Located on the second floor of the salubrious KIC boutique mall, the exhibition explores human relationships and their impact on our lives through the artist’s use of the line. Paredes takes his line for a walk across the canvas, the floor and the walls, to create clever and perfectly balanced mazes, hinting at human and natural forms along the way. 

Lines intersect to create shapes, but no shape is sealed or isolated, rather it remains part of a larger and much more complex picture, just as humans in society are inextricably linked to one another. 

“The use of one single line to produce the entire composition corresponds to a necessity I have of challenging myself,” he says, “I don’t believe in easy art”.

Each piece demands your attention, compelling you to trace the journey of a single line from start to finish as if to prove to yourself that it really is unbroken. You are invited to stare at and engage with the works even if art is not your “thing”. “That stare is a big part of the strategy behind my pieces, to somehow produce that invaluable time of interaction between the piece and the spectator.” 

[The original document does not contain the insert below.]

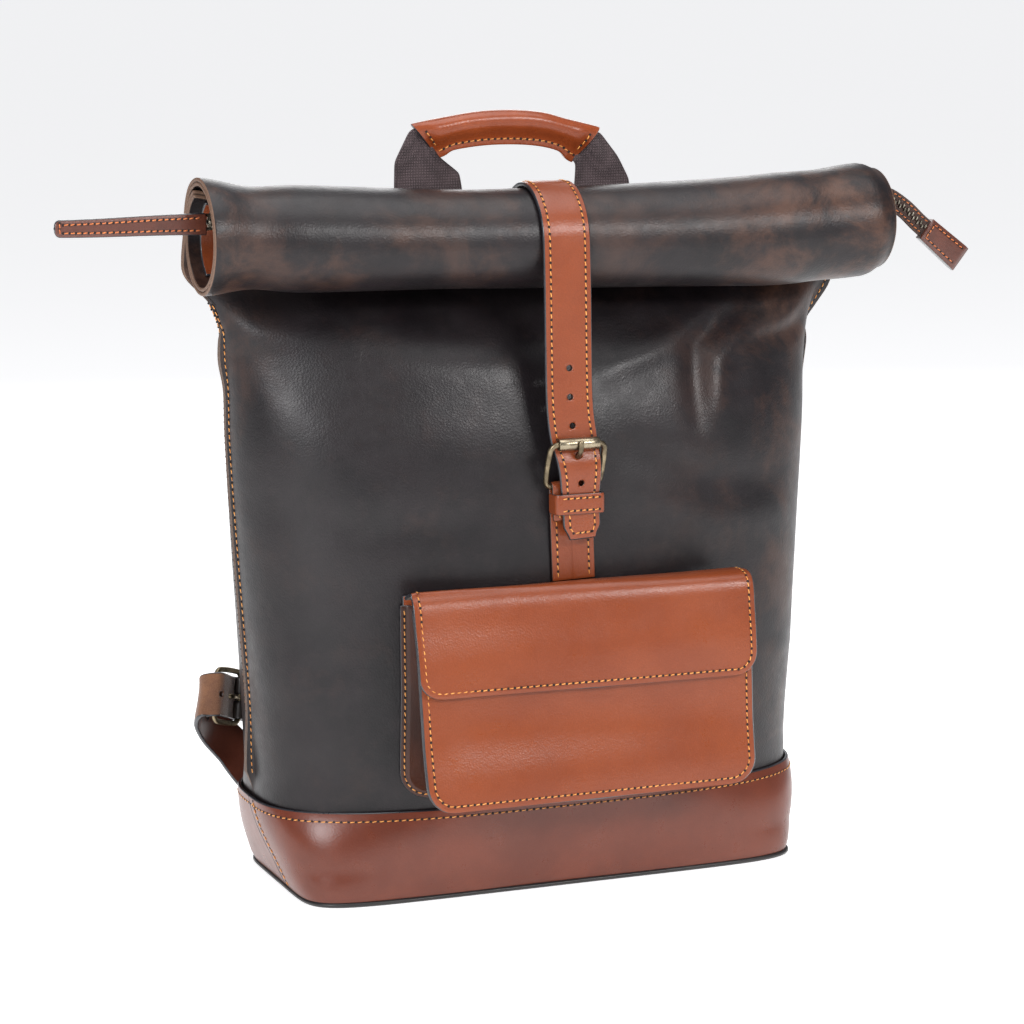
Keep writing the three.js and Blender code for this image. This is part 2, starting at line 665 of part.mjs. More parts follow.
// The pocket's outline, from the top left down, round the bottom and up to the top right.
function pocketPath(halfWidth, bottom, top, corner) {
  const { x } = POCKET;
  const path = new THREE.Path();
  path.moveTo(x - halfWidth, top);
  path.lineTo(x - halfWidth, bottom + corner);
  path.absarc(x - halfWidth + corner, bottom + corner, corner, radians(180), radians(270), false);
  path.lineTo(x + halfWidth - corner, bottom);
  path.absarc(x + halfWidth - corner, bottom + corner, corner, radians(270), radians(360), false);
  path.lineTo(x + halfWidth, top);
  return path;
}

function pocketStations() {
  const { x, halfWidth, bottom, top, corner } = POCKET;
  const stations = [];
  const side = 5;
  const floor = 8;
  const turn = 5;
  const low = bottom + corner;
  for (let k = 0; k < side; k++) stations.push([x - halfWidth, mix(top, low, k / side), 180]);
  for (let k = 0; k < turn; k++) stations.push([null, -1, 180 + (90 * k) / turn]);
  for (let k = 0; k < floor; k++) {
    stations.push([mix(x - halfWidth + corner, x + halfWidth - corner, k / floor), bottom, 270]);
  }
  for (let k = 0; k < turn; k++) stations.push([null, 1, 270 + (90 * k) / turn]);
  for (let k = 0; k <= side; k++) stations.push([x + halfWidth, mix(low, top, k / side), 360]);
  return stations.map(([px, pz, angle]) => {
    const out = vec(Math.cos(radians(angle)), 0, Math.sin(radians(angle)));
    if (px !== null) return { point: vec(px, 0, pz), out };
    const centre = vec(x + pz * (halfWidth - corner), 0, low);
    return { point: centre.addScaledVector(out, corner), out };
  });
}

// The gusset wall stands on the front panel, with a flange turned outwards.
function gusset() {
  const { leather, front } = POCKET;
  const rings = pocketStations().map(({ point, out }) => {
    const at = (outwards, y) => point.clone().addScaledVector(out, outwards).setY(y);
    const rear = (outwards) => {
      const p = at(outwards, 0);
      return surfaceY(-1, p.x, p.z, LIFT);
    };
    return [
      at(0, rear(0) - leather),
      at(FLANGE, rear(FLANGE) - leather),
      at(FLANGE, rear(FLANGE)),
      at(-leather, rear(-leather)),
      at(-leather, front + leather + GAP),
      at(0, front + leather + GAP),
    ];
  });
  return loft(rings);
}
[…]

Beneath curving corner-turning contours are smears of colour, supposed to represent different human emotions, but they are a bit too squeezed-out-the-tube for me. Attractive, yes, but too safe and pretty. I want something more crunchy, something unexpected or challenging.

But the exhibition isn’t simply about looking, it’s also an ongoing dialogue; “I want people to interact with the show and with me”. He shows me some of the visual responses produced in the gallery by visitors. “Lots of people try to imitate my logo, I like that!” Others draw whatever they fancy, there’s even some on the lewd side; “I love it, I think it’s cool!”

By encouraging people to take part in the exhibition, and to engage with the artist himself, Paredes subverts the conventional code of the White Cube and succeeds in breaking down the barriers between art and spectator. So come for an ogle, a groove and a doodle.

Ronald Paredes: Theology of Relationships is on daily 10am-9pm until the end of April at L211, KIC Gallery Shopping Mall, 333 Jiangdong Zhong Lu, Hexi. Admission is free.